**DATA EXTRACT:**
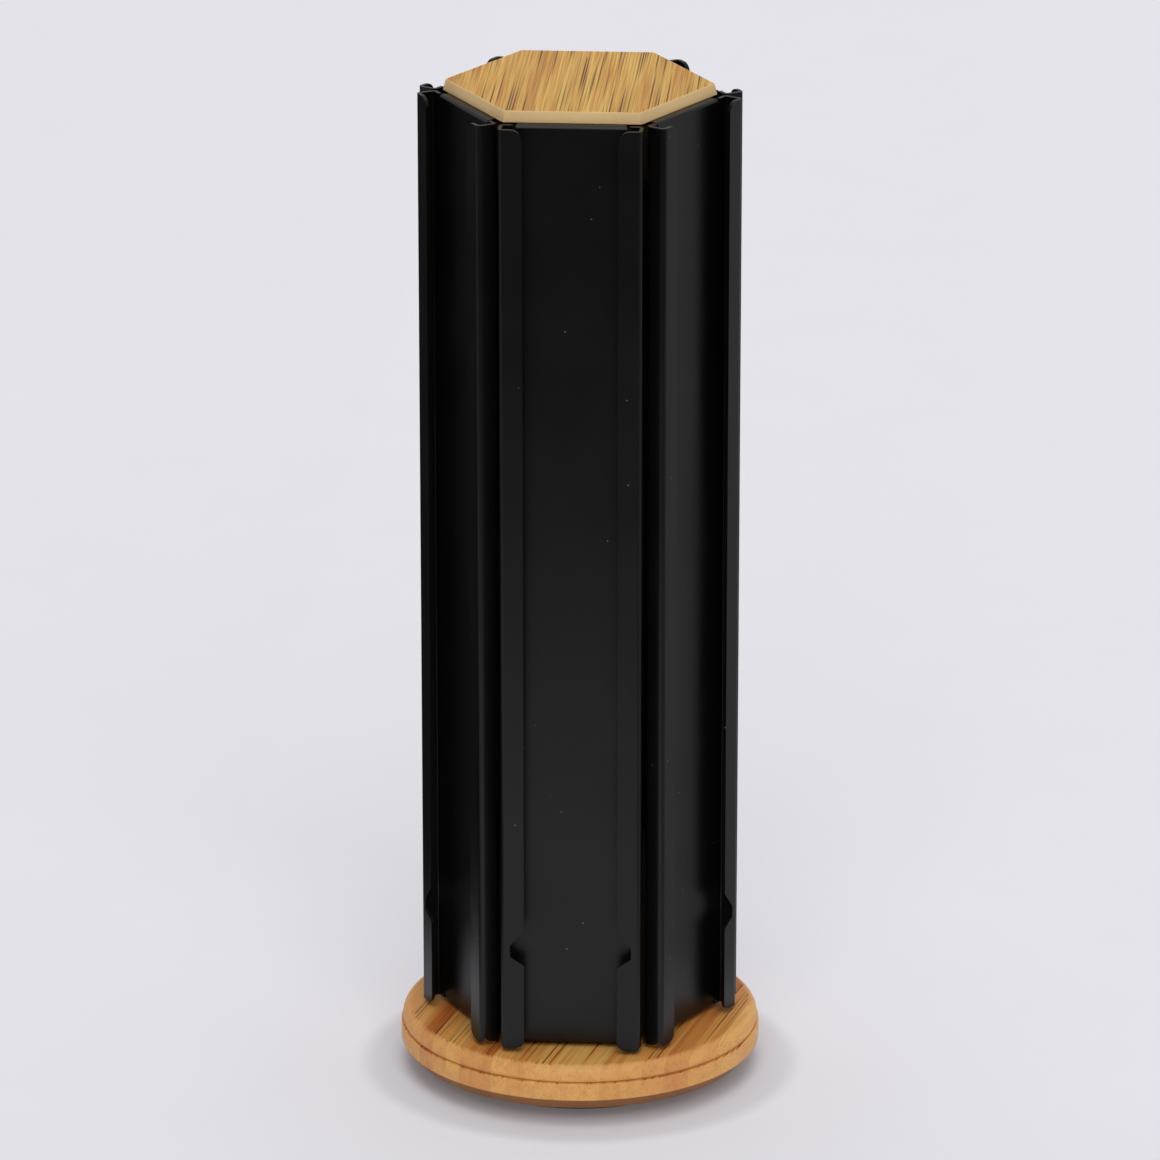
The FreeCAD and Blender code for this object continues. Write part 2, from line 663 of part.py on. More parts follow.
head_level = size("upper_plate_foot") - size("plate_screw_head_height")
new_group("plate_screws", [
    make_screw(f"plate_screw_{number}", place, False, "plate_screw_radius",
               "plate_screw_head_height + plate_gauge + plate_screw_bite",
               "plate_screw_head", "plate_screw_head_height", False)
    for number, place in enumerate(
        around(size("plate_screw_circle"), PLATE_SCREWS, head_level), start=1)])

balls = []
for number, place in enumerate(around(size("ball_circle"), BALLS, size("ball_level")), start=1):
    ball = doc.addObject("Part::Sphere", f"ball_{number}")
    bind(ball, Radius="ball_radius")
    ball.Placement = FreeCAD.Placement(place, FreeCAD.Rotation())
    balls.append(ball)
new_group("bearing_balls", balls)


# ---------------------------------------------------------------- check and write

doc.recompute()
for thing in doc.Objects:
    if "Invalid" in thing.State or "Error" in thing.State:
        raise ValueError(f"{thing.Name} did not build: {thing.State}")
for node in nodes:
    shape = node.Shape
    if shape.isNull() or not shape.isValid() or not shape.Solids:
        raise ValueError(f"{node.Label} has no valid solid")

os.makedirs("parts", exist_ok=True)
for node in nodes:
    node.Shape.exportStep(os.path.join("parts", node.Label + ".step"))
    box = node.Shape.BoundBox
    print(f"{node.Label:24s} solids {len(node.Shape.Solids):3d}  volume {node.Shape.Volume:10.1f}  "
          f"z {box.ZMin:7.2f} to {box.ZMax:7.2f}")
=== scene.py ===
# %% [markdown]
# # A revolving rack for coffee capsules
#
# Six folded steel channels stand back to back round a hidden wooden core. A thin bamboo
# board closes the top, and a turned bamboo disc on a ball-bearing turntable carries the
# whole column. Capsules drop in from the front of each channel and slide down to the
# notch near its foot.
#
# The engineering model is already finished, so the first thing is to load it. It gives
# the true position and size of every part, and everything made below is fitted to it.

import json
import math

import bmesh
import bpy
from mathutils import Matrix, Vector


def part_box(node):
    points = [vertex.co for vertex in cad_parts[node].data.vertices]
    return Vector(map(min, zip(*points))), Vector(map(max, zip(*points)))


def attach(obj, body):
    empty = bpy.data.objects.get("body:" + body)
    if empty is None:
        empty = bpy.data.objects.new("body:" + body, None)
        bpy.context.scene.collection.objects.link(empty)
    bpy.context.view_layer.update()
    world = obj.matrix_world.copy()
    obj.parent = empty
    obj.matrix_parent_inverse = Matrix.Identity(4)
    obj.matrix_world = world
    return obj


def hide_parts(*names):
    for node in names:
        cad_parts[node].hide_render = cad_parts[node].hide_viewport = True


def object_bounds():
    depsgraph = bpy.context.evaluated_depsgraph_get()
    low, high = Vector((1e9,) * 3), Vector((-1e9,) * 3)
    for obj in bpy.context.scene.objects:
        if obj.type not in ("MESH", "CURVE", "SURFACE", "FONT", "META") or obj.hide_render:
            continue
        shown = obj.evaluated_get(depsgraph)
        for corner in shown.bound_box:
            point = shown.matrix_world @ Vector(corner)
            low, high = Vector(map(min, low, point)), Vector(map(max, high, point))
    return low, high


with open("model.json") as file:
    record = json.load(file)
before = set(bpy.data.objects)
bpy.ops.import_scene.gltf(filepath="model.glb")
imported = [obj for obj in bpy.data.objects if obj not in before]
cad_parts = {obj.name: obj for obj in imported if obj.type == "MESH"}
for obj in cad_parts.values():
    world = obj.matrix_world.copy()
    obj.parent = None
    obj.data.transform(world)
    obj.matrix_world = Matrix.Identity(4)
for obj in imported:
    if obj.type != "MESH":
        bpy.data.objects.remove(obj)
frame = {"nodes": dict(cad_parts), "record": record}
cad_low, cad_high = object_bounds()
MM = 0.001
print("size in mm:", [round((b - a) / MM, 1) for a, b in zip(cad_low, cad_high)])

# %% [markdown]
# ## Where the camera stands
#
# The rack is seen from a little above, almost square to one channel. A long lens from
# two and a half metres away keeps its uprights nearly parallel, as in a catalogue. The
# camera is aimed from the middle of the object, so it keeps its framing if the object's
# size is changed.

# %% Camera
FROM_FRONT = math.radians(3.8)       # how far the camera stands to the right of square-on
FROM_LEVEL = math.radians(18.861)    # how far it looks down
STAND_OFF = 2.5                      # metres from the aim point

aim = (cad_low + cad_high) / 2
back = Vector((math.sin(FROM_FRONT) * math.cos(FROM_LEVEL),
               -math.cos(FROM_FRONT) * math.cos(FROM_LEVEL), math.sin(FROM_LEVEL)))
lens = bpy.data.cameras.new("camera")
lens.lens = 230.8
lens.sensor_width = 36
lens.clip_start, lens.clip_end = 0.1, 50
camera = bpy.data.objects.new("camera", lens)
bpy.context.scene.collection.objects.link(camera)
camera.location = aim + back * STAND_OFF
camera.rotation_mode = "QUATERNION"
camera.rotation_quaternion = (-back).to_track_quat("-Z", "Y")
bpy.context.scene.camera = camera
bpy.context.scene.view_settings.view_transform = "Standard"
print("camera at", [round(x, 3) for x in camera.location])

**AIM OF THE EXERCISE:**
Print, without alteration, the lines from the line with "doc.recompute()" to the line with "depsgraph = bpy.context.evaluated_depsgraph_get()". Include both of them, and omit every other line.

**TASK ANSWER:**
doc.recompute()
for thing in doc.Objects:
    if "Invalid" in thing.State or "Error" in thing.State:
        raise ValueError(f"{thing.Name} did not build: {thing.State}")
for node in nodes:
    shape = node.Shape
    if shape.isNull() or not shape.isValid() or not shape.Solids:
        raise ValueError(f"{node.Label} has no valid solid")

os.makedirs("parts", exist_ok=True)
for node in nodes:
    node.Shape.exportStep(os.path.join("parts", node.Label + ".step"))
    box = node.Shape.BoundBox
    print(f"{node.Label:24s} solids {len(node.Shape.Solids):3d}  volume {node.Shape.Volume:10.1f}  "
          f"z {box.ZMin:7.2f} to {box.ZMax:7.2f}")
=== scene.py ===
# %% [markdown]
# # A revolving rack for coffee capsules
#
# Six folded steel channels stand back to back round a hidden wooden core. A thin bamboo
# board closes the top, and a turned bamboo disc on a ball-bearing turntable carries the
# whole column. Capsules drop in from the front of each channel and slide down to the
# notch near its foot.
#
# The engineering model is already finished, so the first thing is to load it. It gives
# the true position and size of every part, and everything made below is fitted to it.

import json
import math

import bmesh
import bpy
from mathutils import Matrix, Vector


def part_box(node):
    points = [vertex.co for vertex in cad_parts[node].data.vertices]
    return Vector(map(min, zip(*points))), Vector(map(max, zip(*points)))


def attach(obj, body):
    empty = bpy.data.objects.get("body:" + body)
    if empty is None:
        empty = bpy.data.objects.new("body:" + body, None)
        bpy.context.scene.collection.objects.link(empty)
    bpy.context.view_layer.update()
    world = obj.matrix_world.copy()
    obj.parent = empty
    obj.matrix_parent_inverse = Matrix.Identity(4)
    obj.matrix_world = world
    return obj


def hide_parts(*names):
    for node in names:
        cad_parts[node].hide_render = cad_parts[node].hide_viewport = True


def object_bounds():
    depsgraph = bpy.context.evaluated_depsgraph_get()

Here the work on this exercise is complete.